Even if spread among several months, this additional burden may be too much for thousands of families that have already been struggling since the onset of COVID, especially those left out of federal help such as undocumented families.
Assistance for Property Owners
The third set of regulations, still in its infancy, aspires to help owners of small properties who bore the brunt of the rental housing crisis.
By the end of January 2023, LA council members Bob Blumenfield, Monica Rodriguez, Traci Park, and Tim McOsker, seconded by John Lee, called for the city to establish a “$10 million assistance program to provide direct payment to small landlords waiting on rent due from tenants since the beginning of the pandemic.” Through the establishment of the Small Housing Provider Assistance Program, the plan would help owners of “no more than four dwelling units.”**
As for LA County, on February 2nd it approved to “look to identify and allocate” at least $45 million dollars … for a “relief fund for independent, mom-and-pop owners who have been unable to collect rent from some tenants… to repay past due rent owed by renters in Los Angeles County from April 2022 forward due to COVID-19 and L.A. County’s related emergency moratoriums”.
This motion was written by Supervisors Barger and Mitchell. With the allocated funds, up to 1,328 rental housing owners would receive up to $30,000 per unit.
But the money hasn’t been approved yet. And the amounts being considered by both governments are just a drop in the bucket.
In comparison, in the same county agenda another motion would provide almost $35 million annually to pay for private attorneys to fight evictions.
Even if both motions were approved now and money allocated, for tens of thousands of small owners of rental units these programs would come too late. They already sold their properties or lost them to foreclosure.
They couldn’t collect rent but in the meantime, they still had to pay mortgages, taxes, insurance, utilities and maintenance. Many had to fix damages to the properties in order to sell them, adding additional expenses. And others were forced to sell, even with tenants not paying rent and still living there.
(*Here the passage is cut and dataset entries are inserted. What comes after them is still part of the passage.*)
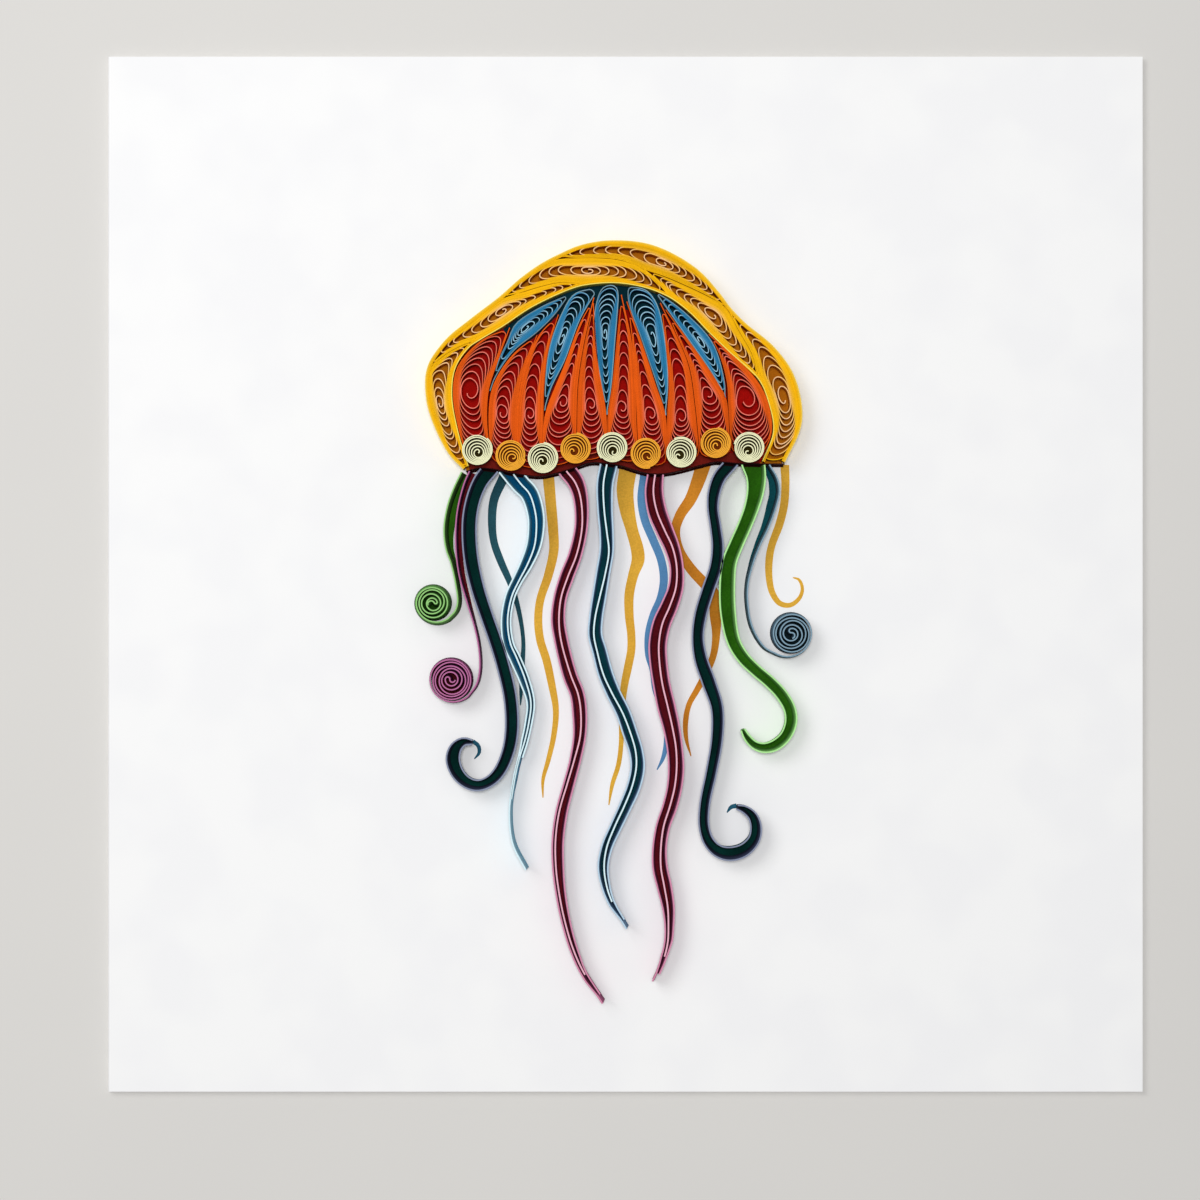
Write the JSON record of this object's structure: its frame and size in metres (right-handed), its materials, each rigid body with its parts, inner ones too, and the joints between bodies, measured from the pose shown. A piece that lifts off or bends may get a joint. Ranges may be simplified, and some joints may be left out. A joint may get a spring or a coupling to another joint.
{
  "type": "quilled greeting card",
  "caption": "Square folded white card lying closed, with a jellyfish of coiled and curved paper strips standing on edge on its front.",
  "frame": {"origin": "middle of the back panel, on the surface that the card lies on", "axes": "+Z out of the card's front, +Y up and +X right as the card is read, fold along the -X edge"},
  "size_m": [0.1524, 0.1524, 0.0059],
  "materials": {
    "apricot_paper": "matt paper",
    "blue_ink": "matt print",
    "blue_paper": "matt paper",
    "card_stock": "matt uncoated card",
    "coral_paper": "matt paper",
    "cream_paper": "matt paper",
    "green_ink": "matt print",
    "green_paper": "matt paper",
    "maroon_ink": "matt print",
    "mauve_paper": "matt paper",
    "orange_ink": "matt print",
    "pale_blue_paper": "matt paper",
    "pink_paper": "matt paper",
    "sky_ink": "matt print",
    "slate_paper": "matt paper",
    "teal_ink": "matt print",
    "wine_paper": "matt paper",
    "yellow_ink": "matt print",
    "yellow_paper": "matt paper"
  },
  "bodies": {
    "root": {"blue_print": "blue_ink", "card": "card_stock", "cream_bead_01": "cream_paper", "cream_bead_03": "cream_paper", "cream_bead_05": "cream_paper", "cream_bead_07": "cream_paper", "cream_bead_09": "cream_paper", "green_print": "green_ink", "hem_strip": "wine_paper", "maroon_print": "maroon_ink", "orange_bead_02": "apricot_paper", "orange_bead_04": "apricot_paper", "orange_bead_06": "apricot_paper", "orange_bead_08": "apricot_paper", "orange_print": "orange_ink", "petal_coil_01": "coral_paper", "petal_coil_02": "coral_paper", "petal_coil_03": "coral_paper", "petal_coil_04": "coral_paper", "petal_coil_05": "coral_paper", "petal_coil_06": "coral_paper", "petal_coil_07": "coral_paper", "petal_coil_08": "coral_paper", "petal_coil_09": "coral_paper", "petal_coil_10": "coral_paper", "rim_coil_01": "yellow_paper", "rim_coil_02": "yellow_paper", "rim_coil_03": "yellow_paper", "rim_coil_04": "yellow_paper", "rim_coil_05": "yellow_paper", "rim_coil_06": "yellow_paper", "sky_print": "sky_ink", "teal_print": "teal_ink", "teardrop_coil_01": "blue_paper", "teardrop_coil_02": "blue_paper", "teardrop_coil_03": "blue_paper", "teardrop_coil_04": "blue_paper", "teardrop_coil_05": "blue_paper", "tentacle_01_green": "green_paper", "tentacle_02_mauve": "mauve_paper", "tentacle_03_teal_a": "slate_paper", "tentacle_03_teal_b": "slate_paper", "tentacle_04_blue_a": "pale_blue_paper", "tentacle_04_blue_b": "pale_blue_paper", "tentacle_04_blue_c": "pale_blue_paper", "tentacle_05_maroon_a": "pink_paper", "tentacle_05_maroon_b": "pink_paper", "tentacle_05_maroon_c": "pink_paper", "tentacle_06_teal_a": "slate_paper", "tentacle_06_teal_b": "slate_paper", "tentacle_06_teal_c": "slate_paper", "tentacle_07_maroon_a": "pink_paper", "tentacle_07_maroon_b": "pink_paper", "tentacle_07_maroon_c": "pink_paper", "tentacle_08_teal_a": "slate_paper", "tentacle_08_teal_b": "slate_paper", "tentacle_09_green_a": "green_paper", "tentacle_09_green_b": "green_paper", "tentacle_10_blue": "pale_blue_paper", "yellow_print": "yellow_ink"}
  },
  "joints": []
}
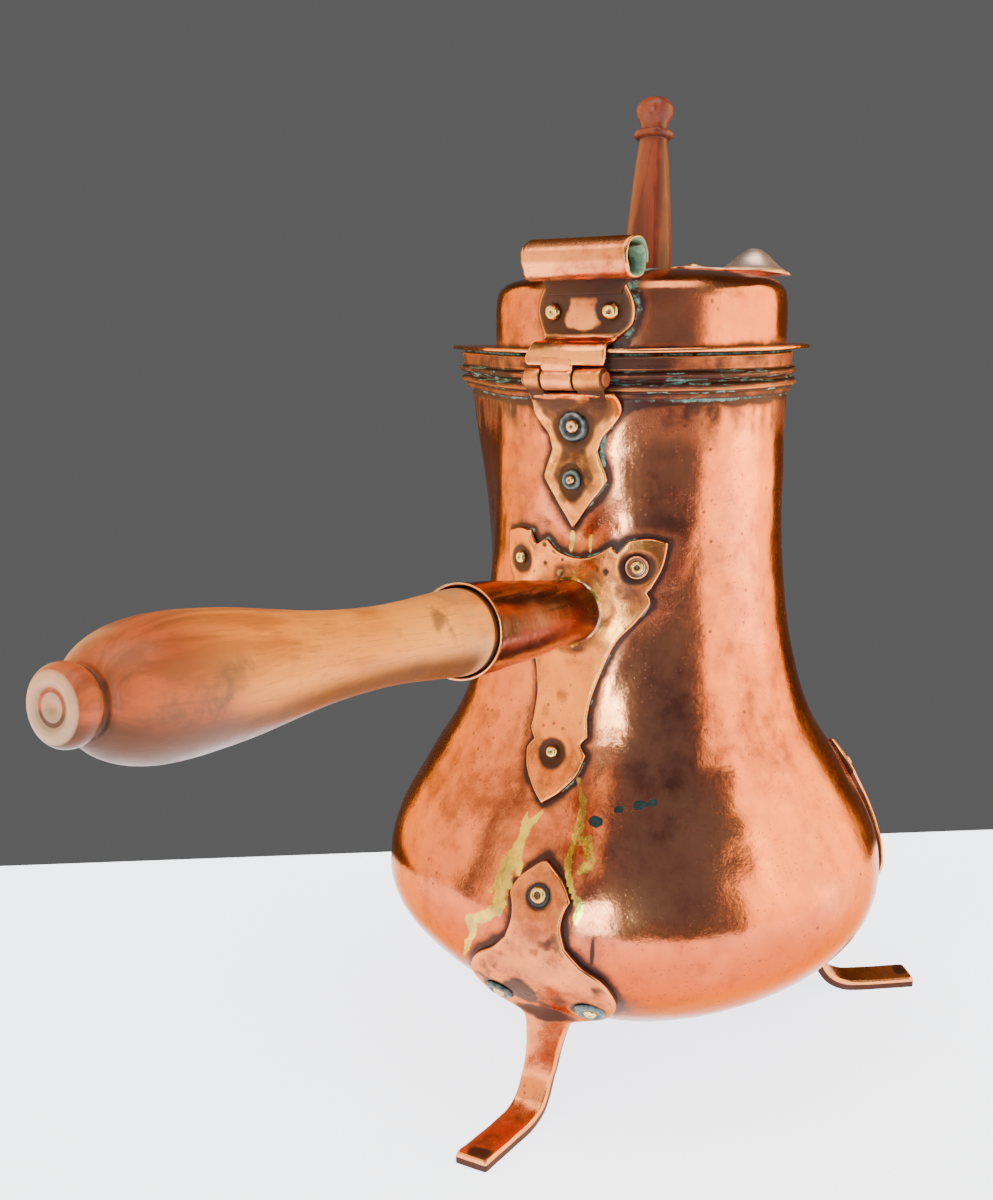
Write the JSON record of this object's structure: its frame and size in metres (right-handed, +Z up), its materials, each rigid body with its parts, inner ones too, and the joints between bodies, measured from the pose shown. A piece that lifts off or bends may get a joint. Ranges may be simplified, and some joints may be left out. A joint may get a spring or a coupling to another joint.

Many of these units were snatched up by deep-pocketed developers, corporations or banks, taking this housing out of the rental market and worsening the availability of rental housing.
The government could have helped the owners by paying them rent during COVID. Or even part of it. It didn’t happen. It also could have established a mortgage moratorium or forbearance for those owners, making the banks pay.
Yes, preventing evictions during the pandemic was necessary.
According to the study “Breaking the Fall” by Daniel Flaming, Seth Pickens and Patrick Burns with The Economic Roundtable, between 2020 and 2022, without the help to renters during COVID the increase in homelessness would have climbed to 23%. Instead it grew by 12%.
But why did only small property owners have to pay for it? These individuals are very different from corporate owners. Many of them are immigrants. Many turned their garages into rental units. Or worked hard and purchased a 4-unit building, often living in one and renting the others.
“In fact we are more similar to our tenants than not,” said activist Diane Robertson, founder of Small Rental Owners.
Even the city recognizes that “First-generation Angelenos and immigrant families often see property ownership as a pathway to grow inter-generational wealth and as an aid in closing the racial wealth gap by disrupting intergenerational cycles of poverty.”
The moratorium on evictions may have caused irreparable harm to this group. But no harm was done to the companies that bought their properties.
In practice, what the city, the county, and the state did was to make rental payments optional. But they didn’t provide the necessary tools to divide the burden fairly.